I thought of the 1963 Cuban-Soviet documentary I Am Cuba regarding the music accompanying the triumphant march with poor Cubans cheering from their windows.

The music is a compilation headlined by the New York-Cuban composer-musician Machito’s Afro-Cuban rhythms spliced together by the Cuban-born composer Carlos Fariñas.

I include several mostly brief Native American texts in the volume featuring Crazy Horse and Black Elk, both shamans; as well as a fantasy figure I call the Queen of Hearts.

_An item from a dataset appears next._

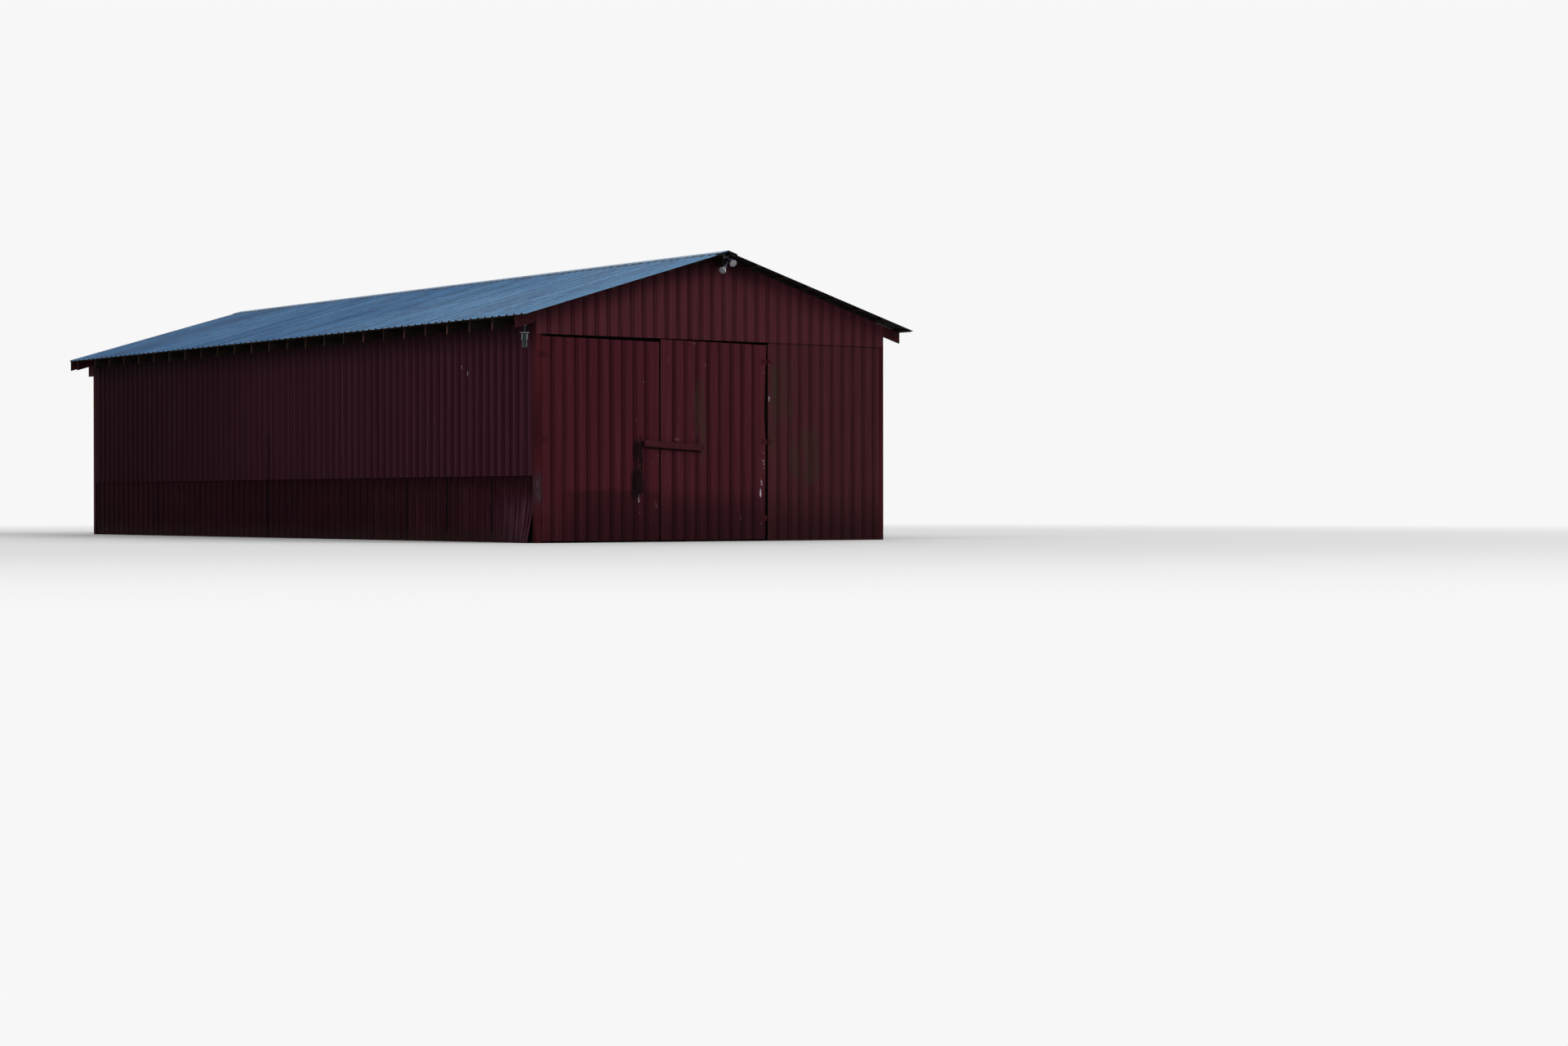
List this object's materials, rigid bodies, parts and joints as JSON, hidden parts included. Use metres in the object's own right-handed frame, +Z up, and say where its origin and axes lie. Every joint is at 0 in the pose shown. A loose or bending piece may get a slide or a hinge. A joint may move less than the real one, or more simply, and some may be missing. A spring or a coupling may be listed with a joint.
{
  "type": "barn",
  "caption": "Gable-fronted post-frame barn clad in red ribbed sheet steel, with a low-pitched galvanised roof, tall paired hinged doors, a flood light and a lantern.",
  "frame": {"origin": "on the lowest ground under the middle of the roof's outline", "axes": "+Z up; +X to the right along the front wall seen from outside; the front with the doors faces -Y, and +Y runs along the ridge to the back"},
  "size_m": [8.177, 19.276, 5.0269],
  "materials": {
    "bare_timber": "weathered sawn timber",
    "red_timber": "old red paint on sawn timber",
    "roof_steel": "weathered galvanised steel",
    "red_steel": "weathered red paint on ribbed steel",
    "skirt_steel": "chalky, dirty red paint",
    "hinge_steel": "painted over in red",
    "lamp_metal": "dull cast aluminium",
    "lamp_glass": "silvered lamp glass",
    "lantern_metal": "dull grey enamel",
    "lantern_glass": "dusty ribbed glass"
  },
  "bodies": {
    "barn": {"left_posts": "bare_timber", "right_posts": "bare_timber", "door_jamb_post": "bare_timber", "back_posts": "bare_timber", "wall_plates": "bare_timber", "side_headers": "red_timber", "left_girts": "bare_timber", "right_girts": "bare_timber", "front_girts": "bare_timber", "back_girts": "bare_timber", "cross_ties": "bare_timber", "gable_studs": "bare_timber", "left_rafters": "bare_timber", "right_rafters": "bare_timber", "front_end_rafters": "red_timber", "back_end_rafters": "red_timber", "back_fly_rafters": "red_timber", "ridge_board": "bare_timber", "left_purlins": "bare_timber", "right_purlins": "bare_timber", "left_roof_sheets": "roof_steel", "right_roof_sheets": "roof_steel", "ridge_cap": "roof_steel", "left_upper_sheets": "red_steel", "left_skirt_sheets": "skirt_steel", "bent_skirt_sheet": "skirt_steel", "right_upper_sheets": "red_steel", "right_skirt_sheets": "skirt_steel", "front_bay_sheets": "red_steel", "front_gable_sheets": "red_steel", "back_wall_sheets": "red_steel", "back_gable_sheets": "red_steel", "corner_trims": "red_steel", "jamb_hinge_flaps": "hinge_steel", "flood_light_arms": "lamp_metal", "flood_lamps": "lamp_glass", "lantern_fitting": "lantern_metal", "lantern_glass": "lantern_glass"},
    "left_leaf": {"left_leaf_frame": "bare_timber", "left_leaf_sheets": "red_steel", "left_leaf_flaps": "hinge_steel"},
    "right_leaf": {"right_leaf_frame": "bare_timber", "right_leaf_sheets": "red_steel", "right_leaf_flaps": "hinge_steel", "door_bar": "red_timber"}
  },
  "joints": [
    {"name": "right_leaf_hinge", "type": "hinge", "parent": "barn", "child": "right_leaf", "pos_m": [1.078, -9.3, 1.75], "axis": [0, 0, 1], "range_deg": [0, 110]},
    {"name": "left_leaf_hinge", "type": "hinge", "parent": "barn", "child": "left_leaf", "pos_m": [-3.5615, -9.3, 1.75], "axis": [0, 0, -1], "range_deg": [0, 99]}
  ],
  "couplings": [
    {"joint": "left_leaf_hinge", "follows": "right_leaf_hinge", "ratio": 0.9}
  ]
}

Musically, I refer especially to the “Ghost Dance,” created by a Norther Paiute shaman, which spread throughout Native American communities, including the Lakota Sioux, to which Crazy Horse and Black Elk belonged.

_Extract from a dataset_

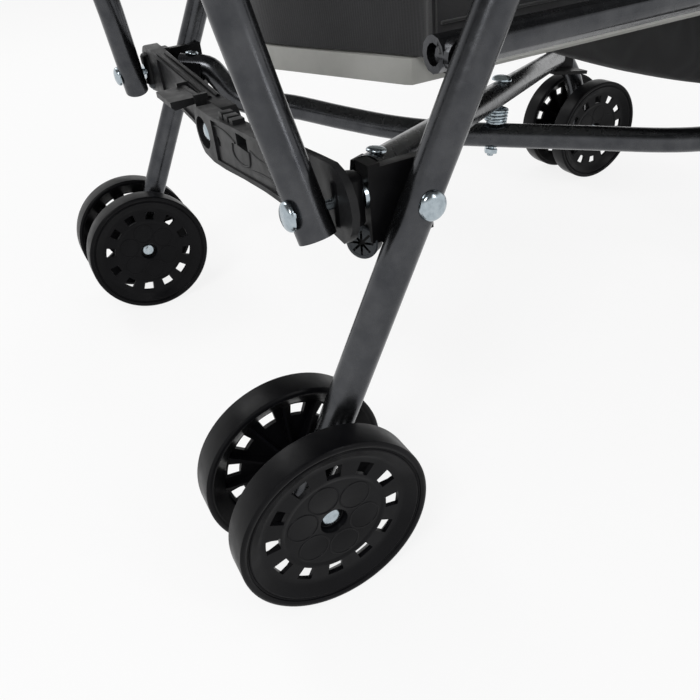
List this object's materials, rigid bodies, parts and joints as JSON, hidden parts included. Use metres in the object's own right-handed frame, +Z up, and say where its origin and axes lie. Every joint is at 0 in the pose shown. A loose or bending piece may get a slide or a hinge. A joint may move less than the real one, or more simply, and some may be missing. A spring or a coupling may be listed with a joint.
{
  "type": "pet stroller",
  "caption": "Folding pet stroller with an umbrella fold: side frames on twin wheels, rear lock brace, crossed tubes, soft cabin with floor trays, and a tilting hood.",
  "frame": {"origin": "middle of the bounding box at floor level", "axes": "+Z up, -Y the way it rolls forward, +Y towards the person pushing, +X its left side"},
  "size_m": [0.5252, 0.9412, 1.0203],
  "materials": {
    "gunmetal": "satin dark grey lacquer on steel tube",
    "zinc": "bright zinc plate",
    "black_plastic": "fine-grained black moulding",
    "wheel_plastic": "black moulding, satin tread",
    "grey_plastic": "dark grey moulding",
    "pale_plastic": "light warm grey moulding",
    "foam": "black foam grip",
    "fabric": "black woven polyester"
  },
  "bodies": {
    "right_frame": {"rear_leg_right": "gunmetal", "front_tube_right": "gunmetal", "grip_right": "foam", "rear_upright_right": "gunmetal", "knuckle_rivet_right": "zinc", "knee_rivet_right": "zinc", "upright_rivet_right": "zinc", "brace_end_rivet_right": "zinc", "side_rail_right": "gunmetal", "knuckle_right": "black_plastic", "axle_rear_right": "zinc", "axle_front_right": "zinc", "tube_guide_right": "black_plastic", "hood_pivot_right": "black_plastic", "cabin_side_right": "fabric", "cabin_rear": "fabric", "cabin_front": "fabric", "cushion": "fabric", "front_pouch": "fabric"},
    "left_frame": {"rear_leg_left": "gunmetal", "front_tube_left": "gunmetal", "grip_left": "foam", "rear_upright_left": "gunmetal", "knuckle_rivet_left": "zinc", "knee_rivet_left": "zinc", "upright_rivet_left": "zinc", "brace_end_rivet_left": "zinc", "side_rail_left": "gunmetal", "knuckle_left": "black_plastic", "axle_rear_left": "zinc", "axle_front_left": "zinc", "tube_guide_left": "black_plastic", "hood_pivot_left": "black_plastic", "cabin_side_left": "fabric"},
    "brace_right": {"brace_right_half": "grey_plastic", "brace_rivet": "zinc"},
    "brace_left": {"brace_left_half": "grey_plastic"},
    "pedal": {"lock_pedal": "grey_plastic"},
    "cross_right": {"cross_tube_straight": "gunmetal", "yoke_right": "black_plastic", "yoke_pin_right": "zinc", "crossing_head": "zinc"},
    "cross_left": {"cross_tube_bowed": "gunmetal", "yoke_left": "black_plastic", "yoke_pin_left": "zinc", "crossing_bolt": "zinc", "crossing_spring": "zinc"},
    "tray_right": {"floor_tray_right": "pale_plastic"},
    "tray_left": {"floor_tray_left": "pale_plastic"},
    "hood": {"hood": "fabric"},
    "rear_right_outer": {"wheel_rear_right_outer": "wheel_plastic"},
    "rear_right_inner": {"wheel_rear_right_inner": "wheel_plastic"},
    "rear_left_outer": {"wheel_rear_left_outer": "wheel_plastic"},
    "rear_left_inner": {"wheel_rear_left_inner": "wheel_plastic"},
    "front_right_outer": {"wheel_front_right_outer": "wheel_plastic"},
    "front_right_inner": {"wheel_front_right_inner": "wheel_plastic"},
    "front_left_outer": {"wheel_front_left_outer": "wheel_plastic"},
    "front_left_inner": {"wheel_front_left_inner": "wheel_plastic"}
  },
  "joints": [
    {"name": "fold", "type": "hinge", "parent": "right_frame", "child": "brace_right", "pos_m": [-0.203, 0.16137, 0.238], "axis": [0, -1, 0], "range_deg": [0, 73.29], "deforming": ["cabin_rear", "cabin_front", "cushion", "front_pouch", "hood"]},
    {"name": "brace_middle", "type": "hinge", "parent": "brace_right", "child": "brace_left", "pos_m": [0, 0.16137, 0.229], "axis": [0, -1, 0], "range_deg": [-146.6, 0]},
    {"name": "brace_left_end", "type": "hinge", "parent": "brace_left", "child": "left_frame", "pos_m": [0.203, 0.16137, 0.238], "axis": [0, -1, 0], "range_deg": [0, 73.3]},
    {"name": "pedal_press", "type": "hinge", "parent": "brace_left", "child": "pedal", "pos_m": [0.0495, 0.15197, 0.246], "axis": [-1, 0, 0], "range_deg": [0, 18], "stiffness_Nm_per_rad": 0.06, "springref_deg": -11.46},
    {"name": "straight_tube_swing", "type": "hinge", "parent": "right_frame", "child": "cross_right", "pos_m": [-0.178, 0.11257, 0.239], "axis": [0, 0.1625, -0.9867], "range_deg": [0, 29.09]},
    {"name": "bowed_tube_swing", "type": "hinge", "parent": "left_frame", "child": "cross_left", "pos_m": [0.178, 0.11257, 0.239], "axis": [0, -0.1625, 0.9867], "range_deg": [0, 29.09]},
    {"name": "tray_right_lift", "type": "hinge", "parent": "right_frame", "child": "tray_right", "pos_m": [-0.169, 0.19857, 0.2855], "axis": [0, -1, 0], "range_deg": [0, 88.1]},
    {"name": "tray_left_lift", "type": "hinge", "parent": "left_frame", "child": "tray_left", "pos_m": [0.169, 0.19857, 0.2855], "axis": [0, 1, 0], "range_deg": [0, 88.1]},
    {"name": "hood_tilt", "type": "hinge", "parent": "right_frame", "child": "hood", "pos_m": [0, 0.00257, 0.592], "axis": [-1, 0, 0], "range_deg": [0, 38]},
    {"name": "rear_right_outer_spin", "type": "hinge", "parent": "right_frame", "child": "rear_right_outer", "pos_m": [-0.2511, 0.19857, 0.0625], "axis": [1, 0, 0], "continuous": true},
    {"name": "rear_right_inner_spin", "type": "hinge", "parent": "right_frame", "child": "rear_right_inner", "pos_m": [-0.1917, 0.19857, 0.0625], "axis": [1, 0, 0], "continuous": true},
    {"name": "rear_left_outer_spin", "type": "hinge", "parent": "left_frame", "child": "rear_left_outer", "pos_m": [0.2511, 0.19857, 0.0625], "axis": [1, 0, 0], "continuous": true},
    {"name": "rear_left_inner_spin", "type": "hinge", "parent": "left_frame", "child": "rear_left_inner", "pos_m": [0.1917, 0.19857, 0.0625], "axis": [1, 0, 0], "continuous": true},
    {"name": "front_right_outer_spin", "type": "hinge", "parent": "right_frame", "child": "front_right_outer", "pos_m": [-0.2227, -0.40743, 0.0625], "axis": [1, 0, 0], "continuous": true},
    {"name": "front_right_inner_spin", "type": "hinge", "parent": "right_frame", "child": "front_right_inner", "pos_m": [-0.1633, -0.40743, 0.0625], "axis": [1, 0, 0], "continuous": true},
    {"name": "front_left_outer_spin", "type": "hinge", "parent": "left_frame", "child": "front_left_outer", "pos_m": [0.2227, -0.40743, 0.0625], "axis": [1, 0, 0], "continuous": true},
    {"name": "front_left_inner_spin", "type": "hinge", "parent": "left_frame", "child": "front_left_inner", "pos_m": [0.1633, -0.40743, 0.0625], "axis": [1, 0, 0], "continuous": true}
  ],
  "couplings": [
    {"joint": "brace_middle", "follows": "fold", "ratio": -2},
    {"joint": "brace_left_end", "follows": "fold", "ratio": 1},
    {"joint": "straight_tube_swing", "follows": "fold", "ratio": 0.3962},
    {"joint": "bowed_tube_swing", "follows": "fold", "ratio": 0.3962},
    {"joint": "tray_right_lift", "follows": "fold", "ratio": 1.2008},
    {"joint": "tray_left_lift", "follows": "fold", "ratio": 1.2008}
  ]
}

The Ghost Dance was alleged to protect Native Americans from cavalry bullets so long as they continued dancing and wore a “ghost shirt.”

The shamanic protection didn’t work, at least not in this life.

The music accompanying these brief texts are Lakota prayer songs.

The final text in the volume, called BRUT, and based on the French schizophrenic Antonin Artaud’s journal writings, is, on my side, a defiant but also intuitive and borderline unconscious text.

Oddly, one might think, the dominant song that is not cited but alive in my mind is NWA’s righteously wrathful “Straight Outa Compton,” long before Ice Cube became a millionaire and Trump supporter.

Harold Jaffe is the prolific, controversial author of nearly thirty books of fiction, non-fiction, and docufiction including PORN-ANTI-PORN (JEF Books, 2019), GOOSESTEP (JEF Books, 2016), Revolutionary Brain; OTHELLO BLUES (JEF Books, 2014); PARIS 60 (JEF Books, 2013); OD: DOCUFICTIONS (JEF Books, 2012); Induced Coma; Anti-Twitter: 150 50-Word Stories; Jesus Coyote; 15 Serial Killers; Beyond the Techno-Cave: A Guerrilla's Guide to Post-Millennial Culture; Terror-dot-Gov; Straight Razor; Sex for the Millennium; EROS ANTI-EROS (City Lights Publishers, 1990); False Positive; Beasts; Mourning Crazy Horse; Madonna & Other Spectacles; and Dos Indios. Jaffe's writing has been translated widely, most recently in Romania, Turkey, France, Japan, Italy, and Cuba. Jaffe is editor-in-chief of Fiction International.